OBJECTIVE: Locate, in the data below, the line that contains "front_shell();" and the line that contains "obj.data.transform(world)"; reproduce exactly those two lines and every line between them, nothing more.

RAW DATA:
.....

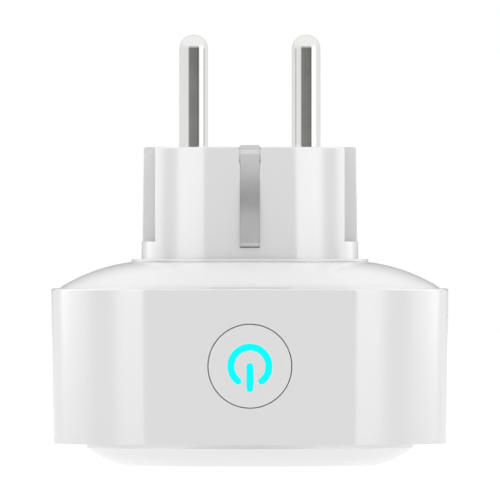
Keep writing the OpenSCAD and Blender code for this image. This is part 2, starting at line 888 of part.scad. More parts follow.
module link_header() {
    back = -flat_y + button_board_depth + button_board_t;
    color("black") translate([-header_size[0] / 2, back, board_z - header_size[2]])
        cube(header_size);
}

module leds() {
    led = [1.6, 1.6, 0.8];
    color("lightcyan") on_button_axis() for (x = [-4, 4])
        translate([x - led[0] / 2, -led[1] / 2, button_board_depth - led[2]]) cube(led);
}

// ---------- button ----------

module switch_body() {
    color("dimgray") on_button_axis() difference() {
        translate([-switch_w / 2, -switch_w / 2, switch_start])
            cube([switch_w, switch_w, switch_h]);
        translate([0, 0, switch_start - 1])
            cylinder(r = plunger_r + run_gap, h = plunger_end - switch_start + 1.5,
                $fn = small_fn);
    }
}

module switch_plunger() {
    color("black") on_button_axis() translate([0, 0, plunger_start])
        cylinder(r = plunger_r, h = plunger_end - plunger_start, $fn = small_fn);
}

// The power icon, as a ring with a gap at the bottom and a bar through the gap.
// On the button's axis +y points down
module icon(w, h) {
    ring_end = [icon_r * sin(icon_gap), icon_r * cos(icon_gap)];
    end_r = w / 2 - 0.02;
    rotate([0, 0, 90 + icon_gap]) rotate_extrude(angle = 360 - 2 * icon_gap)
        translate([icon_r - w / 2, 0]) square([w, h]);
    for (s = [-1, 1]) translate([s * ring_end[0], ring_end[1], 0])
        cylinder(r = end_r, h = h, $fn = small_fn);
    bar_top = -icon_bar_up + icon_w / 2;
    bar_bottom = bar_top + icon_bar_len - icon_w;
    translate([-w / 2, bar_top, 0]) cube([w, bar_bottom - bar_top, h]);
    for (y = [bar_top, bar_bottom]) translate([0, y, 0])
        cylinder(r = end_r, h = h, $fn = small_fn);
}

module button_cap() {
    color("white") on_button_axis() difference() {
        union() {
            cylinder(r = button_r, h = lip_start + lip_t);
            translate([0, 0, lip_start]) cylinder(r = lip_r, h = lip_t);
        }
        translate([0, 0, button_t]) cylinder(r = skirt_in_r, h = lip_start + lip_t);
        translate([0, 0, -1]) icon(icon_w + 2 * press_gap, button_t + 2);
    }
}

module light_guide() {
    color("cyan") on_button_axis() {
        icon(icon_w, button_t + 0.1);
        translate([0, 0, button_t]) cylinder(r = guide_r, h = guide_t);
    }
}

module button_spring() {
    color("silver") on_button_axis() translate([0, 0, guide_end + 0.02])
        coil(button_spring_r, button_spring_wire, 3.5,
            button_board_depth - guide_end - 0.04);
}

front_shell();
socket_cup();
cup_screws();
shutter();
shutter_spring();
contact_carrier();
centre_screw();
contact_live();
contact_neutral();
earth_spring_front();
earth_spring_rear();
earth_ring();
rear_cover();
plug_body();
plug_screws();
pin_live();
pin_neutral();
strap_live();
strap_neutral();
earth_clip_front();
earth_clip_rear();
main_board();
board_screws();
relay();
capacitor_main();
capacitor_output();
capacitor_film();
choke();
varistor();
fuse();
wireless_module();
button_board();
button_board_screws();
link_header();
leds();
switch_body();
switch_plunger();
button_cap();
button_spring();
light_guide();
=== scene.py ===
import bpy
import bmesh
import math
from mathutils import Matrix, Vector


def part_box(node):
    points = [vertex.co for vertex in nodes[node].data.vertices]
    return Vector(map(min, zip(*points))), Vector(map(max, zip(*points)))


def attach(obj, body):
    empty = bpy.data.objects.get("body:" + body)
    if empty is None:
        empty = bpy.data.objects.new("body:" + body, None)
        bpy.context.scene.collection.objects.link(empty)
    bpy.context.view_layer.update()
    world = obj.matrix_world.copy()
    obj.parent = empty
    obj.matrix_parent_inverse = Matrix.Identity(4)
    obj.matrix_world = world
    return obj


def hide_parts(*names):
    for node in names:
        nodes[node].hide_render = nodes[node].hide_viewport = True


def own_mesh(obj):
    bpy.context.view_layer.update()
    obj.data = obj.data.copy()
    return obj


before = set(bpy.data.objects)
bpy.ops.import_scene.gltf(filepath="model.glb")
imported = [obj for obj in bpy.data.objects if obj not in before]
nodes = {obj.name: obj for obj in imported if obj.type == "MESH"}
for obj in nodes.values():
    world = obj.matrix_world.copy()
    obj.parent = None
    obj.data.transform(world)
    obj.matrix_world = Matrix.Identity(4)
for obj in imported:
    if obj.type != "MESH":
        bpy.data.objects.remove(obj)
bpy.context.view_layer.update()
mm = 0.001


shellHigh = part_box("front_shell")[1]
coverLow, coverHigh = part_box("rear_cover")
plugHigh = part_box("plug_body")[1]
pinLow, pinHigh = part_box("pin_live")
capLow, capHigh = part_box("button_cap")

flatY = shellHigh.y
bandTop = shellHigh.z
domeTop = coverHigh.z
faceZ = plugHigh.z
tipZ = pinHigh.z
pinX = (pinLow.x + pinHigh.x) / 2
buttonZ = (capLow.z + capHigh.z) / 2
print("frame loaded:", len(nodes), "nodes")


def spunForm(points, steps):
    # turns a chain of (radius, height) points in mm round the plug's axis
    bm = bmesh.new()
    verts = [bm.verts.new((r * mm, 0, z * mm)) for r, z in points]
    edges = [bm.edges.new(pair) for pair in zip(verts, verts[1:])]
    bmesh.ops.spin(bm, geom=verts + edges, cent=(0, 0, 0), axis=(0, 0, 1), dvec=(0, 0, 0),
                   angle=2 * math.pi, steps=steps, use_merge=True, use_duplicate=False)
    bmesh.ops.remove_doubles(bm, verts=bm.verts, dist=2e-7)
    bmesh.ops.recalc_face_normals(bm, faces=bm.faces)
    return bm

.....

ANSWER TO THE TASK:
front_shell();
socket_cup();
cup_screws();
shutter();
shutter_spring();
contact_carrier();
centre_screw();
contact_live();
contact_neutral();
earth_spring_front();
earth_spring_rear();
earth_ring();
rear_cover();
plug_body();
plug_screws();
pin_live();
pin_neutral();
strap_live();
strap_neutral();
earth_clip_front();
earth_clip_rear();
main_board();
board_screws();
relay();
capacitor_main();
capacitor_output();
capacitor_film();
choke();
varistor();
fuse();
wireless_module();
button_board();
button_board_screws();
link_header();
leds();
switch_body();
switch_plunger();
button_cap();
button_spring();
light_guide();
=== scene.py ===
import bpy
import bmesh
import math
from mathutils import Matrix, Vector


def part_box(node):
    points = [vertex.co for vertex in nodes[node].data.vertices]
    return Vector(map(min, zip(*points))), Vector(map(max, zip(*points)))


def attach(obj, body):
    empty = bpy.data.objects.get("body:" + body)
    if empty is None:
        empty = bpy.data.objects.new("body:" + body, None)
        bpy.context.scene.collection.objects.link(empty)
    bpy.context.view_layer.update()
    world = obj.matrix_world.copy()
    obj.parent = empty
    obj.matrix_parent_inverse = Matrix.Identity(4)
    obj.matrix_world = world
    return obj


def hide_parts(*names):
    for node in names:
        nodes[node].hide_render = nodes[node].hide_viewport = True


def own_mesh(obj):
    bpy.context.view_layer.update()
    obj.data = obj.data.copy()
    return obj


before = set(bpy.data.objects)
bpy.ops.import_scene.gltf(filepath="model.glb")
imported = [obj for obj in bpy.data.objects if obj not in before]
nodes = {obj.name: obj for obj in imported if obj.type == "MESH"}
for obj in nodes.values():
    world = obj.matrix_world.copy()
    obj.parent = None
    obj.data.transform(world)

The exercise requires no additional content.